Les humains ont donc des bulbes olfactifs relativement petits par rapport au volume global de leur cerveau. En ces termes, les souris ont des bulbes olfactifs 200 fois plus grands que ceux des humains, tandis que ceux des chiens sont 40 fois plus grands.
Mais une nouvelle technique permettant de quantifier le nombre de cellules olfactives dans les bulbes de différentes espèces a donné un résultat inattendu. Indépendamment de la taille du bulbe, le nombre absolu de neurones est remarquablement similaire dans une variété d’espèces qui, par ailleurs, varient considérablement en taille et en leur dépendance apparente à l’odeur. Que l’on soit un homme, une souris, un singe ou même une taupe avec un nez en étoile (Condylure étoilé), il y a un nombre magique de neurones, environ 10 m, nécessaire et suffisant pour atteindre la fonction olfactive. En d’autres termes, c’est l’abondance de ces neurones, pas la taille des structures anatomiques qui les abritent, qui est importante.
Le nez du Condylure étoilé. (Kenneth Catania)
De plus, les comparaisons directes sont trompeuses, car les recherches actuelles indiquent que « les différentes espèces ont des sensibilités différentes pour différentes substances odorantes ». Les humains ont un étonnant pouvoir olfactif quand il s’agit de certaines odeurs, comme l’acétate d’amyle dans les bananes ou les odorants dans le sang humain. D’autres espèces excellentes à détecter les odeurs qui les concernent.
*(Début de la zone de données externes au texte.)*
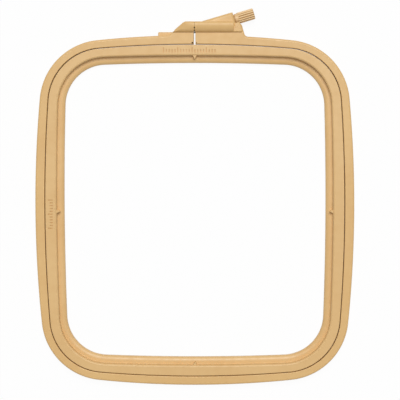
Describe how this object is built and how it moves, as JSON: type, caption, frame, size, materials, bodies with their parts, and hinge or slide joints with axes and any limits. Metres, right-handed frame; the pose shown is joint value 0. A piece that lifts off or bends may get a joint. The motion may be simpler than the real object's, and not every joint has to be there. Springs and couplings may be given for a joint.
{
  "type": "embroidery hoop",
  "caption": "Rectangular moulded embroidery hoop with a split outer ring, an inner ring that lifts out and an inclined tightening screw with a ribbed knob.",
  "frame": {"origin": "middle of the clear opening, on the plane the hoop rests on", "axes": "+X to the right across the opening, +Y towards the clamp block, +Z out of the hoop's face, square to the rings"},
  "size_m": [0.2368, 0.2802, 0.014],
  "materials": {
    "ring_plastic": "moulded satin plastic, beige tan",
    "inner_plastic": "moulded satin plastic, beige tan",
    "knob_plastic": "moulded satin plastic, ribbed",
    "zinc_steel": "zinc plated"
  },
  "bodies": {
    "frame": {"outer_ring": "ring_plastic", "captive_nut": "zinc_steel"},
    "fabric_ring": {"inner_ring": "inner_plastic"},
    "washer": {"thrust_washer": "knob_plastic"},
    "screw": {"clamp_screw": "zinc_steel", "tightening_knob": "knob_plastic"}
  },
  "joints": [
    {"name": "inner_ring_lift", "type": "slide", "parent": "frame", "child": "fabric_ring", "axis": [0, 0, 1], "range_m": [0, 0.02]},
    {"name": "screw_travel", "type": "slide", "parent": "frame", "child": "washer", "axis": [0.9588, 0.284, 0], "range_m": [0, 0.005]},
    {"name": "screw_turn", "type": "hinge", "parent": "washer", "child": "screw", "pos_m": [0.02876, 0.14172, 0.0056], "axis": [0.9588, 0.284, 0], "range_deg": [0, 3600]}
  ],
  "couplings": [
    {"joint": "screw_turn", "follows": "screw_travel", "rad_per_m": 12566}
  ]
}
Selon McGann, en modérant ses conclusions :
Des personnes se demandent si les humains sont meilleurs que les chiens à discerner les odeurs. Ce n’est pas ce que c’est. C’est une chose beaucoup plus nuancée. Vous pourriez être plus apte à repérer l’odeur de certaines plantes parce que vous les mangez, mais un animal carnivore et territorial comme le chien sera bien meilleur à discerner les odeurs à partir d’urine.
Ainsi nous ne sommes ni “meilleurs”, ni « plus mauvais » que les chiens. En fonction de notre mode de vie, il y a des odeurs auxquelles nous sommes plus sensibles et donc plus adapter à repérer que d’autres.
Notre olfaction spécifique est essentielle à l’être humain, souligne McGann, permettant une forme de communication, jouant dans le choix du partenaire et dans la socialité. Par exemple, une étude publiée en 2015 a montré que nous sentons inconsciemment nos mains après avoir serré celle d’un étranger. Les odeurs environnementales influencent fortement nos émotions et nos souvenirs.
En ce qui concerne l’avenir, les scientifiques commencent tout juste à déterminer le but de notre odorat dans notre vie quotidienne. Ils veulent ainsi connaître les odeurs auxquelles nous sommes les plus sensibles et ce qui rend les humains bon ou mauvais à les repérer. McGann espère également que les scientifiques pourront faire plus pour les personnes qui ont perdu leur odorat.
L’étude publiée dans Science : Poor human olfaction is a 19th-century myth.